Repeat exactly, please, the lines that begin at the start of the listing and end at the line holding "-0.6), (-0.3, -0.6)]".

_Provided material:_

— begin —

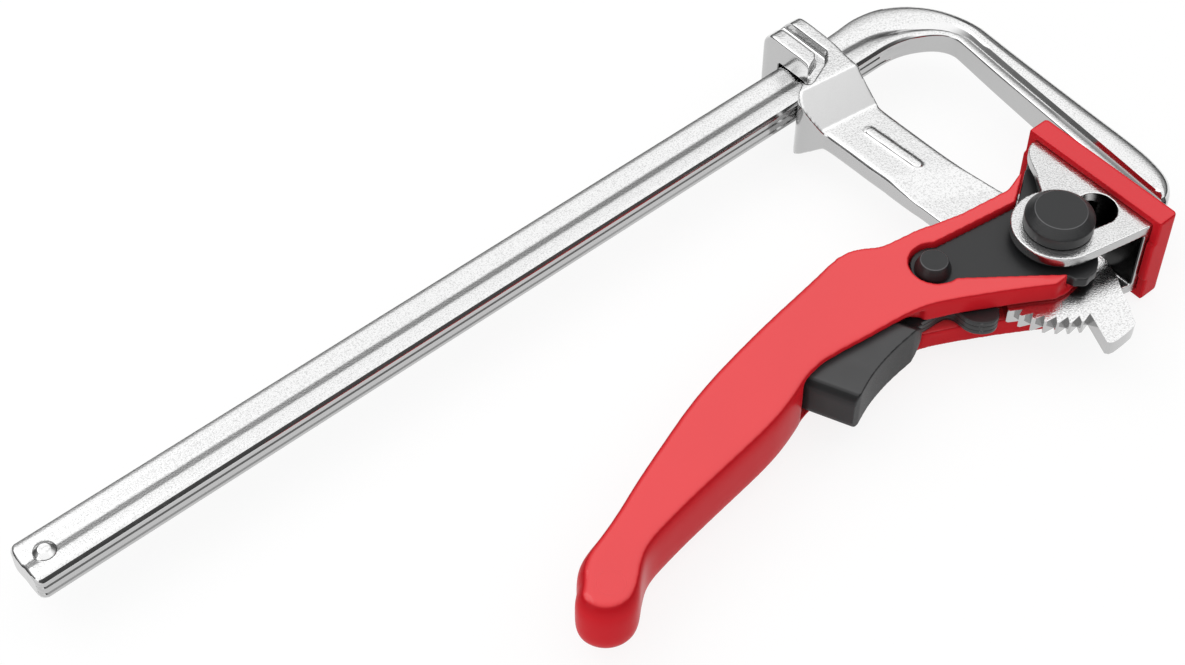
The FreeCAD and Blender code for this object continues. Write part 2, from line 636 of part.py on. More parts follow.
# Grip about the handle rivet, as shares of grip_length, out along the top and back below.
GRIP_TOP_SHARES = [(-0.18, 0.132), (-0.3, 0.115), (-0.438, 0.092), (-0.577, 0.06), (-0.7, 0.018),
                   (-0.786, -0.014), (-0.888, -0.054), (-0.985, -0.102), (-1.0, -0.12)]
GRIP_END_SHARES = [(-1.02, -0.138), (-1.015, -0.168), (-0.998, -0.186), (-0.965, -0.194),
                   (-0.935, -0.184), (-0.91, -0.166), (-0.875, -0.14), (-0.816, -0.122),
                   (-0.67, -0.1), (-0.56, -0.086), (-0.48, -0.072), (-0.42, -0.054), (-0.367, -0.037),
                   (-0.315, -0.034), (-0.226, -0.044)]
# Slot between the prongs about the pivot pin, as shares of lever_reach.
PRONG_SLOT_SHARES = [(0.4, 0.9), (-0.49, 0.9), (-0.49, 0.6), (-0.93, 0.6), (-1.08, 0.54),
                     (-1.15, 0.4), (-1.2, 0.36), (-1.7, 0.36), (-1.7, -0.1), (-1.0, -0.8), (0.4, -0.8)]
# Room for the trigger about the rivet, as shares of trigger_length.
TRIGGER_ROOM_SHARES = [(-0.3, 0.04), (-1.37, 0.225), (-1.37, -0.6), (-0.3, -0.6)]


def make_handle():
    """Red casting: two prongs round the cam plates, then a flat grip with a hooked end."""
    fork_top = spread(FORK_TOP_SHARES, "lever_reach")
    fork_low = spread(FORK_LOW_SHARES, "lever_reach")
    window_top = spread(WINDOW_TOP_SHARES, "lever_reach")
    window_low = spread(WINDOW_LOW_SHARES, "lever_reach")
    grip = about_rivet(GRIP_TOP_SHARES + GRIP_END_SHARES, "grip_length")
    eye = mm("pawl_eye") + mm("window_gap")
    left = plate_end(mm("window_gap"))
    body = body_named("handle")
    sketch = new_sketch(body, "handle_outline")
    outline(sketch, fork_top[:4] + [fork_top[4:] + grip + fork_low[:-1]] + window_low[::-1]
            + [left + window_top[-1]] + window_top[-2::-1])
    pad(body, sketch, "Sizes.handle_thick")
    # The thin floor under the plates, from the window's round end to the lower prong's toe.
    sketch = new_sketch(body, "handle_floor")
    outline(sketch, [window_top[-1], (fork_top[2][0], fork_top[2][1]), fork_top[4]]
            + [(left[0] - eye, rivet_y)] + fork_low[1:] + [(0, fork_low[-1][1] * 0.9)])
    pad(body, sketch, "Sizes.handle_gap + 2 * Sizes.handle_floor")
    sketch = new_sketch(body, "boss_room")
    circle(sketch, (0, 0), "Sizes.boss_radius + 4 * Sizes.plate_gap")
    cut(body, sketch, f"2 * {PLATE_LOW}")
    # The slot between the prongs, for the arm, the teeth and the pawl.
    sketch = new_sketch(body, "prong_slot")
    outline(sketch, spread(PRONG_SLOT_SHARES, "lever_reach"))
    cut(body, sketch, "Sizes.handle_gap")
    sketch = new_sketch(body, "trigger_room")
    outline(sketch, about_rivet(TRIGGER_ROOM_SHARES, "trigger_length"))
    cut(body, sketch, "Sizes.trigger_thick + 2 * Sizes.trigger_gap")
    sketch = new_sketch(body, "rivet_hole")
    circle(sketch, (rivet_x, rivet_y), "Sizes.rivet_radius + Sizes.run_gap")
    cut(body, sketch)
    # The blind hole that holds the upper end of the trigger spring.
    seat = new_sketch(body, "spring_hole", "XZ_Plane")
    circle(seat, (rivet_x - mm("spring_back"), 0),
           "Sizes.spring_radius + Sizes.spring_wire / 2 + Sizes.spring_seat")
    bore_up(body, seat, f"{RIVET_UP} - Sizes.spring_low + Sizes.spring_length + Sizes.spring_seat")


def make_handle_rivet():
    """Rivet with a coned head on each side."""
    body = body_named("handle_rivet")
    shank, head, face = mm("rivet_radius"), mm("rivet_head_radius"), mm("rivet_face_radius")
    top = plate_top + mm("rivet_head_high")
    shoulder = plate_top + mm("rivet_head_high") * 0.25
    turn(body, "rivet_outline", [(0, -top), (face, -top), (head, -shoulder), (head, -plate_top),
                                 (shank, -plate_top), (shank, plate_top), (head, plate_top),
                                 (head, shoulder), (face, top), (0, top)])
    place_at_rivet(body)


def place_at_rivet(item):
    item.setExpression("Placement.Base.x", f"-Sizes.pad_reach + {RIVET_BACK}")
    item.setExpression("Placement.Base.y", RIVET_UP)


# Pawl about the pivot pin, as shares of lever_reach: down its toothed side and round the nose.
PAWL_FRONT_SHARES = [(-0.74, 0.17), (-0.738, -0.035)]
PAWL_NOSE_SHARES = [(-0.792, -0.222), (-0.93, -0.262), (-1.0, -0.226), (-1.036, -0.178),
                    (-1.048, -0.083), (-1.02, 0.04), (-1.11, 0.09)]
# The tail that the trigger holds, about the rivet, as shares of trigger_length: along its lower
# edge, then round its end and back.
TAIL_LOW_SHARES = [(-0.307, -0.232), (-0.468, -0.22), (-0.745, -0.206)]
TAIL_TOP_SHARES = [(-0.745, -0.085), (-0.468, -0.052), (-0.252, -0.075)]


def pawl_points():
    front = spread(PAWL_FRONT_SHARES, "lever_reach")
    nose = spread(PAWL_NOSE_SHARES, "lever_reach")
    tail = about_rivet(TAIL_LOW_SHARES + TAIL_TOP_SHARES, "trigger_length")
    eye = mm("pawl_eye")
    catch = on_circle(mm("tooth_radius") + mm("slide_gap") * 2.5, FIRST_TOOTH_DEG)
    return ([(rivet_x + eye, rivet_y)] + front + [catch] + nose + tail
            + [(rivet_x - eye * 0.94, rivet_y - eye * 0.34)]
            + [(rivet_x - eye * 0.2, rivet_y + eye * 0.98, rivet_x + eye, rivet_y)])


TRIGGER_PIN_SHARES = [(-0.53, -0.135), (-0.68, -0.15)]


def make_pawl_plate(name, number):
    """One stamping of the pawl's stack."""
    body = body_named(name)
    level = f"{number} * Sizes.pawl_thick"
    sketch = new_sketch(body, name + "_outline", level=level)
    outline(sketch, pawl_points())
    pad(body, sketch, "Sizes.pawl_thick")
    sketch = new_sketch(body, name + "_rivet_hole")
    circle(sketch, (rivet_x, rivet_y), "Sizes.rivet_radius + Sizes.run_gap")
    cut(body, sketch)
    for count, centre in enumerate(about_rivet(TRIGGER_PIN_SHARES, "trigger_length")):
        sketch = new_sketch(body, f"{name}_pin_hole_{count}")
        circle(sketch, centre, "Sizes.trigger_pin_radius")
        cut(body, sketch)


# Trigger about the rivet, as shares of trigger_length: along the finger edge, then the top.
TRIGGER_SHARES = [(-0.328, -0.1), (-0.328, -0.24), (-0.345, -0.262), (-0.41, -0.285), (-0.59, -0.325),
                  (-0.75, -0.36), (-0.93, -0.4), (-1.11, -0.44), (-1.2, -0.455), (-1.225, -0.44),
                  (-1.316, -0.17), (-1.316, -0.02), (-0.45, -0.02)]


def make_trigger():
    """Finger piece, slotted for the pawl's tail and bored for the spring."""
    body = body_named("trigger")
    sketch = new_sketch(body, "trigger_outline")
    outline(sketch, about_rivet(TRIGGER_SHARES, "trigger_length"))
    pad(body, sketch, "Sizes.trigger_thick")
    low = about_rivet(TAIL_LOW_SHARES, "trigger_length")
    sketch = new_sketch(body, "tail_slot")
    outline(sketch, [(rivet_x, low[0][1])] + low + [(low[-1][0], rivet_y + over),
                                                    (rivet_x, rivet_y + over)])
    cut(body, sketch, "3 * Sizes.pawl_thick")
    for count, centre in enumerate(about_rivet(TRIGGER_PIN_SHARES, "trigger_length")):
        sketch = new_sketch(body, f"trigger_pin_hole_{count}")
        circle(sketch, centre, "Sizes.trigger_pin_radius")
        cut(body, sketch)
    seat = new_sketch(body, "spring_seat", "XZ_Plane",
                      f"-({RIVET_UP} - Sizes.spring_low - Sizes.spring_seat)")
    circle(seat, (rivet_x - mm("spring_back"), 0),
           "Sizes.spring_radius + Sizes.spring_wire / 2 + Sizes.spring_seat")
    bore_up(body, seat, "Sizes.spring_length")


def make_trigger_pins():
    """Two pins that hold the trigger on the pawl's tail, in one group."""
    pins = []
    for number, (x, y) in enumerate(TRIGGER_PIN_SHARES):
        pin = doc.addObject("Part::Cylinder", f"trigger_pin_{number}")
        pin.setExpression("Radius", "Sizes.trigger_pin_radius")
        pin.setExpression("Height", "Sizes.trigger_thick - 2 * Sizes.trigger_gap")
        pin.setExpression("Placement.Base.z", "-Sizes.trigger_thick / 2 + Sizes.trigger_gap")
        pin.setExpression("Placement.Base.x", f"{RIVET_BACK} + Sizes.trigger_length * {x}")
        pin.setExpression("Placement.Base.y", f"{RIVET_UP} + Sizes.trigger_length * {y}")
        pins.append(pin)
    pair = doc.addObject("Part::Compound", "trigger_pins")
    pair.Links = pins
    add_part(pair)


def make_trigger_spring():
    """Coil spring that pushes the trigger out of the handle."""
    radius, wire = mm("spring_radius"), mm("spring_wire")
    helix = Part.makeHelix(mm("spring_pitch"), mm("spring_length") - wire, radius)
    path = Part.Wire(helix.Edges)
    section = Part.Wire([Part.Circle(vec(radius, 0, 0), vec(0, 1, 0), wire / 2).toShape()])
    coil = path.makePipeShell([section], True, True)
    spring = doc.addObject("Part::Feature", "trigger_spring")
    spring.Shape = coil
    low = rivet_y - mm("spring_low") + wire / 2
    spring.Placement = FreeCAD.Placement(
        vec(rivet_x - mm("spring_back") - mm("pad_reach"), low, 0),
        FreeCAD.Rotation(vec(1, 0, 0), -90))
    parts.append(spring)


make_rail()
make_stop_rivet()
make_sliding_arm()
make_pivot_pin()
make_washers()
make_bracket()
make_pad_cap()
make_cam_plate("cam_plate_front", 1)
make_cam_plate("cam_plate_back", -1)
make_handle()
make_handle_rivet()
make_pawl_plate("pawl_plate_front", 1)
make_pawl_plate("pawl_plate_middle", 0)
make_pawl_plate("pawl_plate_back", -1)
make_trigger()
make_trigger_pins()
make_trigger_spring()
doc.recompute()

for item in doc.Objects:
    if "Invalid" in item.State or "Error" in item.State:
        raise RuntimeError(f"{item.Label} failed: {item.State}")
os.makedirs("parts", exist_ok=True)
for item in parts:
    if item.Shape.isNull() or not item.Shape.isValid():
        raise RuntimeError(f"{item.Label} has a bad shape")
for item in parts:
    item.Shape.exportStep(f"parts/{item.Label}.step")
    box = item.Shape.BoundBox
    print(f"{item.Label}: {len(item.Shape.Solids)} solid, {item.Shape.Volume:.1f} mm3,"
          f" x {box.XMin:.1f} {box.XMax:.1f} y {box.YMin:.1f} {box.YMax:.1f} z {box.ZMin:.1f} {box.ZMax:.1f}")
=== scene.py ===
# %% [markdown]
# A quick release bar clamp, dressed piece by piece.
# The clamp lies flat: a plated bar with a forged jaw, a cast arm that slides on the bar, a red
# lever that turns on a black pin, and a moving pad under a red cap. The frame that is loaded
# first holds every piece at its real size and place. This script gives them their looks.

# %% Load the frame
import json
import math

import bmesh
import bpy
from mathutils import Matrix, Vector

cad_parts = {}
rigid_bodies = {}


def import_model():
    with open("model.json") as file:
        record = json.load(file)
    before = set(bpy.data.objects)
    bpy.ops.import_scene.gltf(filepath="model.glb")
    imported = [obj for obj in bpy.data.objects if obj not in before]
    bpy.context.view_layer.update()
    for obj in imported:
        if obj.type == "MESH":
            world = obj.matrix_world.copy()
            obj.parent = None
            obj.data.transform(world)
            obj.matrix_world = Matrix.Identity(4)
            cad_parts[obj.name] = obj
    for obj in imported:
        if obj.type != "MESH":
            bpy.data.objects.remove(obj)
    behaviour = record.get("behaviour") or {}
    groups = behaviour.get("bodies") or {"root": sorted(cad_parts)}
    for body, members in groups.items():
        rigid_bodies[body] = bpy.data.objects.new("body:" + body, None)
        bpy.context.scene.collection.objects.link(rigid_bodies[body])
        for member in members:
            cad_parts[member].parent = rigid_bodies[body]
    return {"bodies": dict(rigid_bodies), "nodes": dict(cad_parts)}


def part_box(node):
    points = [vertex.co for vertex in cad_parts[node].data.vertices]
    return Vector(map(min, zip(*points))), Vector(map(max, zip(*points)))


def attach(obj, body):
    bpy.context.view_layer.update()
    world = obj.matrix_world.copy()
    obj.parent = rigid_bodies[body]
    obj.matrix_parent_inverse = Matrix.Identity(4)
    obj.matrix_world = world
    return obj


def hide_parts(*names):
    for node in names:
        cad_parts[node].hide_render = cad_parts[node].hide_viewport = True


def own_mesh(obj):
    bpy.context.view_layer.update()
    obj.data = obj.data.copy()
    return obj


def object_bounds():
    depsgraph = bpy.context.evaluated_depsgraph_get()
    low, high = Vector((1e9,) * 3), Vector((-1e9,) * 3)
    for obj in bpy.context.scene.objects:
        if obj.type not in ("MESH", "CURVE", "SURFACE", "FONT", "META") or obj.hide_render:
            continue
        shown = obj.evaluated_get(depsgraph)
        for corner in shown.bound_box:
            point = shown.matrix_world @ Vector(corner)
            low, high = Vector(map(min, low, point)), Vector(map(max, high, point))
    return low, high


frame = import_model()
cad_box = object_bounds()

MM = 0.001
for item in list(bpy.data.objects):
    if item.name not in frame["nodes"] and item not in frame["bodies"].values():
        bpy.data.objects.remove(item)
print("pieces in the frame:", len(frame["nodes"]))

# %% [markdown]
# Camera. The photograph looks down on the clamp from beyond the lever's end. Its place was found
# by setting known lengths against the picture, so the picture's outline and this one agree.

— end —

_Response to this task:_
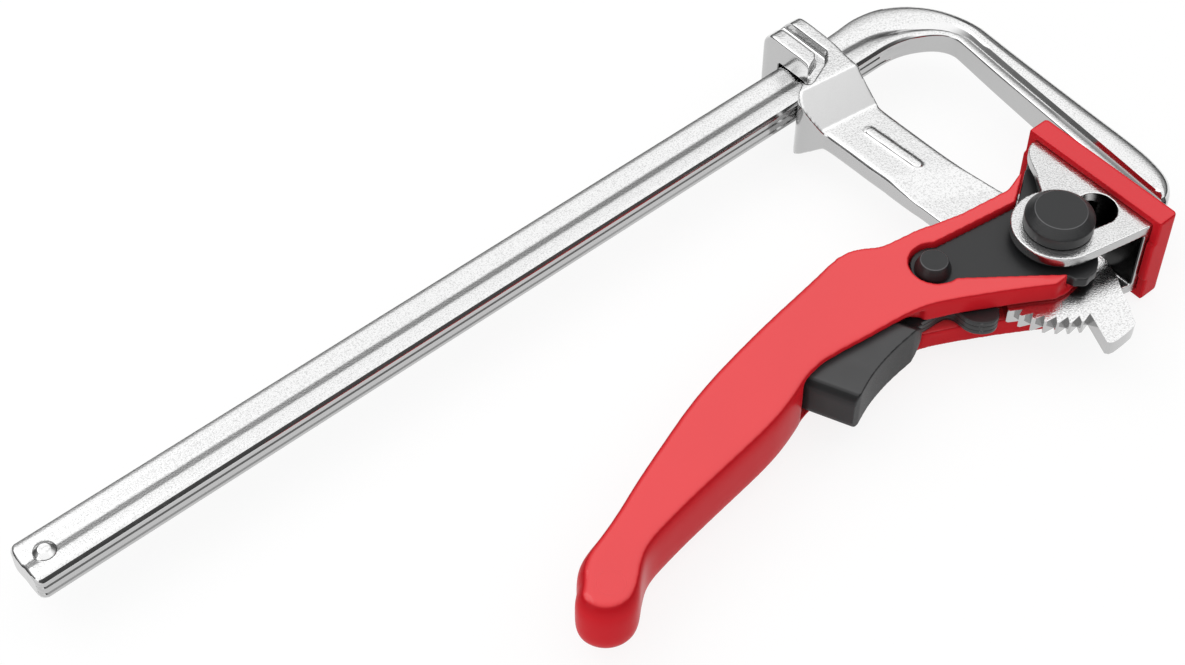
The FreeCAD and Blender code for this object continues. Write part 2, from line 636 of part.py on. More parts follow.
# Grip about the handle rivet, as shares of grip_length, out along the top and back below.
GRIP_TOP_SHARES = [(-0.18, 0.132), (-0.3, 0.115), (-0.438, 0.092), (-0.577, 0.06), (-0.7, 0.018),
                   (-0.786, -0.014), (-0.888, -0.054), (-0.985, -0.102), (-1.0, -0.12)]
GRIP_END_SHARES = [(-1.02, -0.138), (-1.015, -0.168), (-0.998, -0.186), (-0.965, -0.194),
                   (-0.935, -0.184), (-0.91, -0.166), (-0.875, -0.14), (-0.816, -0.122),
                   (-0.67, -0.1), (-0.56, -0.086), (-0.48, -0.072), (-0.42, -0.054), (-0.367, -0.037),
                   (-0.315, -0.034), (-0.226, -0.044)]
# Slot between the prongs about the pivot pin, as shares of lever_reach.
PRONG_SLOT_SHARES = [(0.4, 0.9), (-0.49, 0.9), (-0.49, 0.6), (-0.93, 0.6), (-1.08, 0.54),
                     (-1.15, 0.4), (-1.2, 0.36), (-1.7, 0.36), (-1.7, -0.1), (-1.0, -0.8), (0.4, -0.8)]
# Room for the trigger about the rivet, as shares of trigger_length.
TRIGGER_ROOM_SHARES = [(-0.3, 0.04), (-1.37, 0.225), (-1.37, -0.6), (-0.3, -0.6)]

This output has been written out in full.